There are no cars on the island and so donkey is the main form of transport. The paths are either paved with stone or just trodden earth and very dusty this time of year.



We walked up the hill past a headland which we visited on the way back down, to where a guide was talking to a group of tourists around a stone table. Some of the guide books say that this is an Inca sacrificial altar but the guide said that it was a modern picnic table, depends on your turn of mind I suppose.




We got to the ruins around lunchtime - we had brought some snacks. 
There was a temple here which was built by the Incas and later expanded by the 10th Inca Tupac Inca Yupanqui. We saw no sign of this so it must have been removed for building stone. We did see the Chicana or labyrinth which is believed to be either a convent for mamaconas (chosen women) or a resting place (tambo) for visiting pilgrims.   
There were lots of little rooms in the building and several impressive lintels.








   We then walked back down to see the sacred rock called Titikala more closely. This is the reason why the Isla del Sol is such a special place. It was here that Viracocha the creator god was supposed to have emerged from the lake and brought the sun out from within the sacred rock. This myth is pre-Inca. However not merely content with that, he then brought Manco Capac and his wife Mama Occlo the first Incas out from the same rock, thus ensuring the continued sacredness of the site.
In its heyday the rock would have been draped with cloths decorated with silver and gold. The face of Viracocha is supposed to be apparent on the side of the rock but we had trouble finding it until a guide pointed it out.


A little rock hugging will do you good
The face is supposed to lie in the piece of pie shaped rock in between the two faults, roughly in the top centre of the rock in the above picture!
We walked back towards Challa'pampa going out to the tip of the little headland on the way. 


I like the way the rock echoed the shapes of the grasses.




There was a puppy on the headland. Always nice to have something to pet.




View over to the Cordillera

The beach at Challa had a number of tents on it, and the pig had moved closer. The couple I think were unaware of it.




We had a beer by the waterfront and then waited for the boat to go.

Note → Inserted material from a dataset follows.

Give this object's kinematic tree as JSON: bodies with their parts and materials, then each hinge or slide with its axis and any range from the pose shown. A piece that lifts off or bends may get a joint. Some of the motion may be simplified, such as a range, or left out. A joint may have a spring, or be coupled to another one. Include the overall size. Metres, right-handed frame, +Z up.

The boat landed at Yupanqui, a pretty little harbour under a steep hillside which has a set of Inca steps (205 of them) running up to the top. A spring runs in a channel down the side of the steps, the Fuente del Inca, the waters of which are supposed to impart immortality (not proven). At the bottom, the spring is forced through three sprouts and legend has it that if you drink from the three spouts at the same time you will understand the Inca, Quechua and Aymara languages. I tried it, didn't work for me unfortunately.
The Inca steps were rather marred by the grotesque Inca statues planted by the sides of them.

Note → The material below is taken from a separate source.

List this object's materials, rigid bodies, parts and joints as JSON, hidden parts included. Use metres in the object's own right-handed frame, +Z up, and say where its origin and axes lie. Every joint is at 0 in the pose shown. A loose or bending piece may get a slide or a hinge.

At the top there were two children posing with a pair of alpacas for pictures. I hadn't realised I was supposed to give money to both so the little girl turned her head away when I took the picture. The alpaca looks particularly savvy.



There were also a few stalls selling the usual stuff and some ladies having a rest on a grassy hill.



We walked back down to the shore where there was a great photographic moment! Which I haven't done justice to. Someone had lit a fire by a grove of eucalyptus trees and the sun was shining through the smoke. I only had the 16-35mm and the 50mm on me so I took it with the 50mm which does not have a lens hood. I only got one good shot, with the sun partially hidden behind a tree, as the rest of them had too much flare. 


We waited by the shore for a little while and then followed the two hour journey back to Copacabana.

Waterside at Yupanqui

Waterside at Yupanqui

Naomi waiting for the boat to go



That evening we were tempted by another trout and chip supper in one of the seafood sheds, where we watched the sun going down again.